[Object data in JSON]
══════════
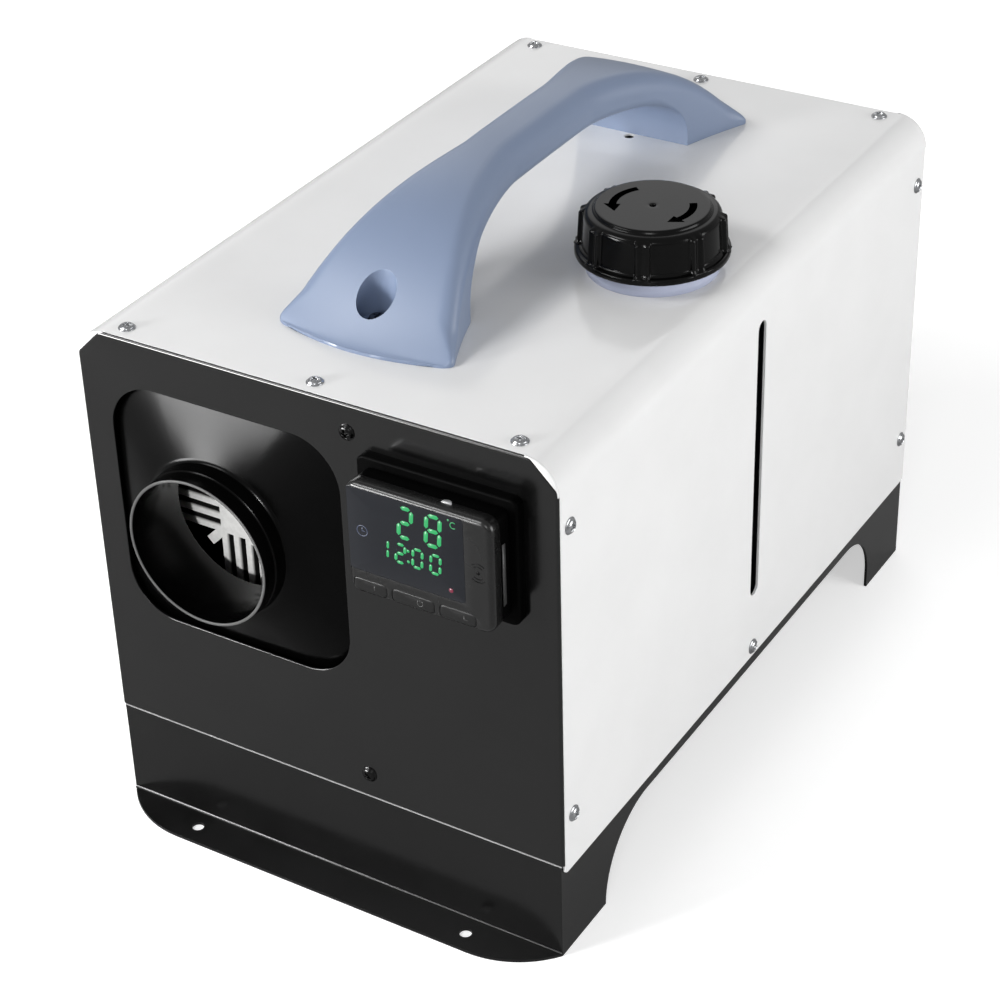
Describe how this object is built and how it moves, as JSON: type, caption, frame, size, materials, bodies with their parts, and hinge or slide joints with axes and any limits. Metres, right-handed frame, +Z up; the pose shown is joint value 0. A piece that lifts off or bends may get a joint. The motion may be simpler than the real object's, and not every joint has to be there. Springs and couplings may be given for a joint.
{
  "type": "diesel air heater",
  "caption": "Portable diesel air heater: sheet-steel cabinet with carrying handle, fuel filler with screw cap, digital controller and round warm-air outlet.",
  "frame": {"origin": "on the floor, at the centre of the four holes in the base flanges", "axes": "+X to the right seen from the front, +Y to the back, +Z up; the warm-air outlet faces -Y"},
  "size_m": [0.2544, 0.422, 0.32],
  "materials": {
    "white_powder_coat": "satin white powder coat",
    "black_powder_coat": "fine matte black powder coat",
    "zinc_steel": "bright zinc plating",
    "black_screw": "black oxide",
    "blue_plastic": "soft matte moulded blue-grey",
    "black_tank": "blow-moulded satin",
    "rubber": "matte",
    "gloss_black": "semi-gloss moulded",
    "hood_black": "satin moulded",
    "cast_aluminium": "as cast",
    "hot_steel": "heat-tinted stainless",
    "steel_pipe": "drawn",
    "module_green": "potted electronics",
    "circuit_board": "solder mask",
    "gasket_fibre": "pressed fibre",
    "controller_black": "fine satin texture",
    "smoked_glass": "smoked gloss window",
    "filter_clear": "moulded filter body",
    "brass": "machined"
  },
  "bodies": {
    "heater": {"cover": "white_powder_coat", "front_panel": "black_powder_coat", "rear_panel": "black_powder_coat", "base_frame": "black_powder_coat", "divider": "black_powder_coat", "cover_screws": "zinc_steel", "cover_nuts": "zinc_steel", "panel_screws": "black_screw", "panel_nuts": "zinc_steel", "handle": "blue_plastic", "handle_screws": "zinc_steel", "handle_nuts": "zinc_steel", "fuel_tank": "black_tank", "tank_pads": "rubber", "tank_strap": "zinc_steel", "filler_collar": "blue_plastic", "outlet_hood": "hood_black", "heater_case_upper": "hood_black", "heater_case_lower": "hood_black", "inlet_duct": "hood_black", "intake_grille": "hood_black", "heat_exchanger": "cast_aluminium", "burner_tube": "hot_steel", "glow_plug": "hot_steel", "blower_housing": "cast_aluminium", "motor": "steel_pipe", "control_module": "module_green", "heater_shelf": "black_powder_coat", "foot_gasket": "gasket_fibre", "heater_studs": "zinc_steel", "heater_nuts": "zinc_steel", "exhaust_pipe": "hot_steel", "air_intake_pipe": "steel_pipe", "controller_front": "controller_black", "controller_back": "controller_black", "controller_cradle": "controller_black", "display_glass": "smoked_glass", "display_board": "circuit_board", "fuel_pump": "steel_pipe", "pump_spring": "zinc_steel", "pump_clip": "rubber", "fuel_filter": "filter_clear", "fuel_nipple": "brass", "hose_clamps": "zinc_steel", "power_gland": "hood_black", "gland_nut": "zinc_steel", "wiring_loom": "rubber", "fuel_hose_tank": "rubber", "fuel_hose_pump": "rubber", "fuel_hose_heater": "rubber"},
    "gasket": {"cap_gasket": "rubber"},
    "breather": {"cap_breather": "gloss_black"},
    "cap": {"cap": "gloss_black"},
    "button_left": {"button_left": "controller_black"},
    "button_power": {"button_power": "controller_black"},
    "button_right": {"button_right": "controller_black"},
    "rotor": {"rotor_shaft": "zinc_steel", "combustion_fan": "hood_black", "warm_air_fan": "hood_black"},
    "plunger": {"pump_plunger": "zinc_steel"}
  },
  "joints": [
    {"name": "cap_lift_off", "type": "slide", "parent": "heater", "child": "gasket", "axis": [0, 0, 1], "range_m": [0, 0.06]},
    {"name": "cap_rise", "type": "slide", "parent": "gasket", "child": "breather", "axis": [0, 0, 1], "range_m": [0, 0.006]},
    {"name": "cap_turn", "type": "hinge", "parent": "breather", "child": "cap", "pos_m": [0.077, -0.0185, 0.28], "axis": [0, 0, 1], "range_deg": [0, 540]},
    {"name": "button_left_press", "type": "slide", "parent": "heater", "child": "button_left", "axis": [0, 1, 0], "range_m": [0, 0.0008], "stiffness_N_per_m": 400},
    {"name": "button_power_press", "type": "slide", "parent": "heater", "child": "button_power", "axis": [0, 1, 0], "range_m": [0, 0.0008], "stiffness_N_per_m": 400},
    {"name": "button_right_press", "type": "slide", "parent": "heater", "child": "button_right", "axis": [0, 1, 0], "range_m": [0, 0.0008], "stiffness_N_per_m": 400},
    {"name": "rotor_spin", "type": "hinge", "parent": "heater", "child": "rotor", "pos_m": [-0.05, 0.1, 0.179], "axis": [0, 1, 0], "continuous": true},
    {"name": "pump_stroke", "type": "slide", "parent": "heater", "child": "plunger", "axis": [0, 0, 1], "range_m": [0, 0.002], "stiffness_N_per_m": 300, "deforming": ["pump_spring"]}
  ],
  "couplings": [
    {"joint": "cap_rise", "follows": "cap_turn", "m_per_rad": 0.00063662}
  ]
}
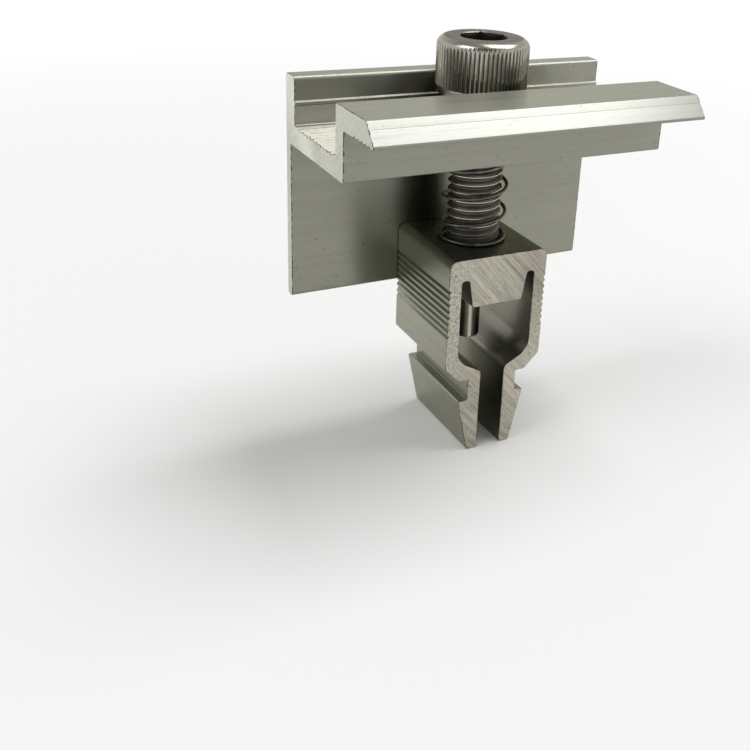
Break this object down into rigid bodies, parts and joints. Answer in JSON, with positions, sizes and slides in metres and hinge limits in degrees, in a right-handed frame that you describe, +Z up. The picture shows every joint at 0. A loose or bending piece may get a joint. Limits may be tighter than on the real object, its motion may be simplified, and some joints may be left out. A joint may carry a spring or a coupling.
{
  "type": "solar end clamp",
  "caption": "End clamp that holds the edge of a framed panel down on a slotted rail, with a socket screw, a split washer, a lifting spring and a click-in nut.",
  "frame": {"origin": "where the screw's axis meets the plane that the nut's feet rest on, which is the rail's top face", "axes": "+X along the clamp's extrusion, +Y along the rail's slot away from the panel, +Z up out of the rail"},
  "size_m": [0.05, 0.0293, 0.0609],
  "materials": {
    "clamp_aluminium": "satin extruded, saw-cut ends",
    "nut_aluminium": "satin extruded, saw-cut ends",
    "screw_steel": "bright",
    "washer_steel": "bright",
    "spring_steel": "dark drawn wire"
  },
  "bodies": {
    "nut": {"rail_nut": "nut_aluminium", "lift_spring": "spring_steel"},
    "clamp": {"end_clamp": "clamp_aluminium", "lock_washer": "washer_steel"},
    "screw": {"clamp_bolt": "screw_steel"}
  },
  "joints": [
    {"name": "clamp_travel", "type": "slide", "parent": "nut", "child": "clamp", "axis": [0, 0, -1], "range_m": [0, 0.01], "deforming": ["lift_spring"]},
    {"name": "bolt_turn", "type": "hinge", "parent": "clamp", "child": "screw", "pos_m": [0, 0, 0.041], "axis": [0, 0, -1], "range_deg": [0, 2880]}
  ],
  "couplings": [
    {"joint": "bolt_turn", "follows": "clamp_travel", "rad_per_m": 5026.5}
  ]
}
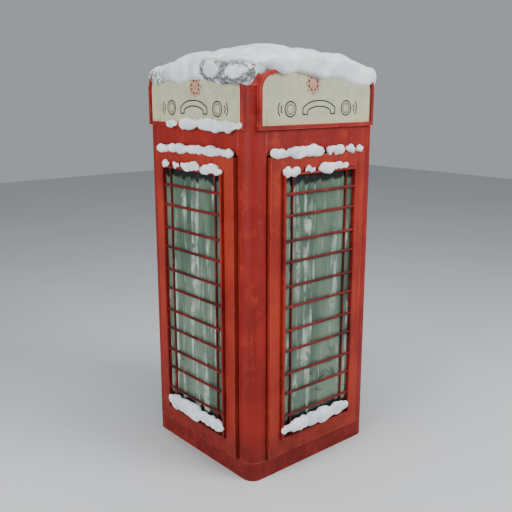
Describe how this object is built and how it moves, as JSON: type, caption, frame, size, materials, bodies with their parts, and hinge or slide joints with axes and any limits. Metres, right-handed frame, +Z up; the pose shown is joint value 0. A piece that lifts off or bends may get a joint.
══════════
Copy the material above verbatim.

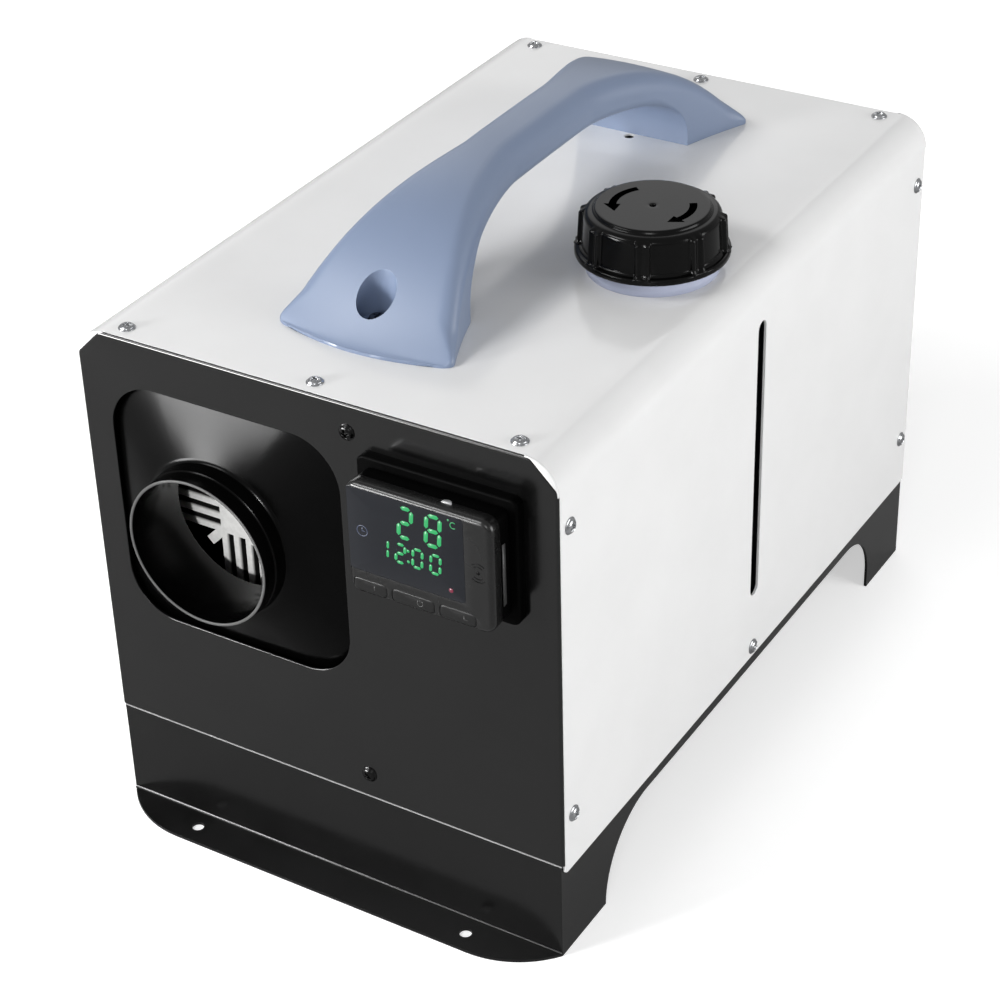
Describe how this object is built and how it moves, as JSON: type, caption, frame, size, materials, bodies with their parts, and hinge or slide joints with axes and any limits. Metres, right-handed frame, +Z up; the pose shown is joint value 0. A piece that lifts off or bends may get a joint. The motion may be simpler than the real object's, and not every joint has to be there. Springs and couplings may be given for a joint.
{
  "type": "diesel air heater",
  "caption": "Portable diesel air heater: sheet-steel cabinet with carrying handle, fuel filler with screw cap, digital controller and round warm-air outlet.",
  "frame": {"origin": "on the floor, at the centre of the four holes in the base flanges", "axes": "+X to the right seen from the front, +Y to the back, +Z up; the warm-air outlet faces -Y"},
  "size_m": [0.2544, 0.422, 0.32],
  "materials": {
    "white_powder_coat": "satin white powder coat",
    "black_powder_coat": "fine matte black powder coat",
    "zinc_steel": "bright zinc plating",
    "black_screw": "black oxide",
    "blue_plastic": "soft matte moulded blue-grey",
    "black_tank": "blow-moulded satin",
    "rubber": "matte",
    "gloss_black": "semi-gloss moulded",
    "hood_black": "satin moulded",
    "cast_aluminium": "as cast",
    "hot_steel": "heat-tinted stainless",
    "steel_pipe": "drawn",
    "module_green": "potted electronics",
    "circuit_board": "solder mask",
    "gasket_fibre": "pressed fibre",
    "controller_black": "fine satin texture",
    "smoked_glass": "smoked gloss window",
    "filter_clear": "moulded filter body",
    "brass": "machined"
  },
  "bodies": {
    "heater": {"cover": "white_powder_coat", "front_panel": "black_powder_coat", "rear_panel": "black_powder_coat", "base_frame": "black_powder_coat", "divider": "black_powder_coat", "cover_screws": "zinc_steel", "cover_nuts": "zinc_steel", "panel_screws": "black_screw", "panel_nuts": "zinc_steel", "handle": "blue_plastic", "handle_screws": "zinc_steel", "handle_nuts": "zinc_steel", "fuel_tank": "black_tank", "tank_pads": "rubber", "tank_strap": "zinc_steel", "filler_collar": "blue_plastic", "outlet_hood": "hood_black", "heater_case_upper": "hood_black", "heater_case_lower": "hood_black", "inlet_duct": "hood_black", "intake_grille": "hood_black", "heat_exchanger": "cast_aluminium", "burner_tube": "hot_steel", "glow_plug": "hot_steel", "blower_housing": "cast_aluminium", "motor": "steel_pipe", "control_module": "module_green", "heater_shelf": "black_powder_coat", "foot_gasket": "gasket_fibre", "heater_studs": "zinc_steel", "heater_nuts": "zinc_steel", "exhaust_pipe": "hot_steel", "air_intake_pipe": "steel_pipe", "controller_front": "controller_black", "controller_back": "controller_black", "controller_cradle": "controller_black", "display_glass": "smoked_glass", "display_board": "circuit_board", "fuel_pump": "steel_pipe", "pump_spring": "zinc_steel", "pump_clip": "rubber", "fuel_filter": "filter_clear", "fuel_nipple": "brass", "hose_clamps": "zinc_steel", "power_gland": "hood_black", "gland_nut": "zinc_steel", "wiring_loom": "rubber", "fuel_hose_tank": "rubber", "fuel_hose_pump": "rubber", "fuel_hose_heater": "rubber"},
    "gasket": {"cap_gasket": "rubber"},
    "breather": {"cap_breather": "gloss_black"},
    "cap": {"cap": "gloss_black"},
    "button_left": {"button_left": "controller_black"},
    "button_power": {"button_power": "controller_black"},
    "button_right": {"button_right": "controller_black"},
    "rotor": {"rotor_shaft": "zinc_steel", "combustion_fan": "hood_black", "warm_air_fan": "hood_black"},
    "plunger": {"pump_plunger": "zinc_steel"}
  },
  "joints": [
    {"name": "cap_lift_off", "type": "slide", "parent": "heater", "child": "gasket", "axis": [0, 0, 1], "range_m": [0, 0.06]},
    {"name": "cap_rise", "type": "slide", "parent": "gasket", "child": "breather", "axis": [0, 0, 1], "range_m": [0, 0.006]},
    {"name": "cap_turn", "type": "hinge", "parent": "breather", "child": "cap", "pos_m": [0.077, -0.0185, 0.28], "axis": [0, 0, 1], "range_deg": [0, 540]},
    {"name": "button_left_press", "type": "slide", "parent": "heater", "child": "button_left", "axis": [0, 1, 0], "range_m": [0, 0.0008], "stiffness_N_per_m": 400},
    {"name": "button_power_press", "type": "slide", "parent": "heater", "child": "button_power", "axis": [0, 1, 0], "range_m": [0, 0.0008], "stiffness_N_per_m": 400},
    {"name": "button_right_press", "type": "slide", "parent": "heater", "child": "button_right", "axis": [0, 1, 0], "range_m": [0, 0.0008], "stiffness_N_per_m": 400},
    {"name": "rotor_spin", "type": "hinge", "parent": "heater", "child": "rotor", "pos_m": [-0.05, 0.1, 0.179], "axis": [0, 1, 0], "continuous": true},
    {"name": "pump_stroke", "type": "slide", "parent": "heater", "child": "plunger", "axis": [0, 0, 1], "range_m": [0, 0.002], "stiffness_N_per_m": 300, "deforming": ["pump_spring"]}
  ],
  "couplings": [
    {"joint": "cap_rise", "follows": "cap_turn", "m_per_rad": 0.00063662}
  ]
}
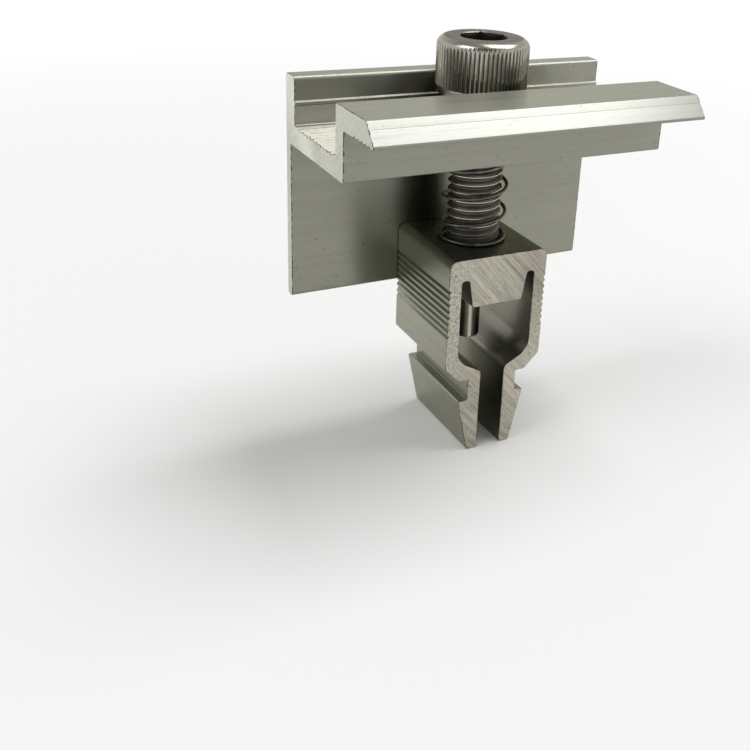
Break this object down into rigid bodies, parts and joints. Answer in JSON, with positions, sizes and slides in metres and hinge limits in degrees, in a right-handed frame that you describe, +Z up. The picture shows every joint at 0. A loose or bending piece may get a joint. Limits may be tighter than on the real object, its motion may be simplified, and some joints may be left out. A joint may carry a spring or a coupling.
{
  "type": "solar end clamp",
  "caption": "End clamp that holds the edge of a framed panel down on a slotted rail, with a socket screw, a split washer, a lifting spring and a click-in nut.",
  "frame": {"origin": "where the screw's axis meets the plane that the nut's feet rest on, which is the rail's top face", "axes": "+X along the clamp's extrusion, +Y along the rail's slot away from the panel, +Z up out of the rail"},
  "size_m": [0.05, 0.0293, 0.0609],
  "materials": {
    "clamp_aluminium": "satin extruded, saw-cut ends",
    "nut_aluminium": "satin extruded, saw-cut ends",
    "screw_steel": "bright",
    "washer_steel": "bright",
    "spring_steel": "dark drawn wire"
  },
  "bodies": {
    "nut": {"rail_nut": "nut_aluminium", "lift_spring": "spring_steel"},
    "clamp": {"end_clamp": "clamp_aluminium", "lock_washer": "washer_steel"},
    "screw": {"clamp_bolt": "screw_steel"}
  },
  "joints": [
    {"name": "clamp_travel", "type": "slide", "parent": "nut", "child": "clamp", "axis": [0, 0, -1], "range_m": [0, 0.01], "deforming": ["lift_spring"]},
    {"name": "bolt_turn", "type": "hinge", "parent": "clamp", "child": "screw", "pos_m": [0, 0, 0.041], "axis": [0, 0, -1], "range_deg": [0, 2880]}
  ],
  "couplings": [
    {"joint": "bolt_turn", "follows": "clamp_travel", "rad_per_m": 5026.5}
  ]
}
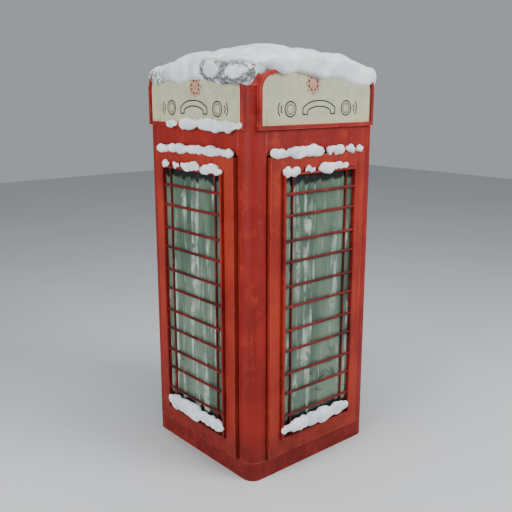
Describe how this object is built and how it moves, as JSON: type, caption, frame, size, materials, bodies with their parts, and hinge or slide joints with axes and any limits. Metres, right-handed frame, +Z up; the pose shown is joint value 0. A piece that lifts off or bends may get a joint.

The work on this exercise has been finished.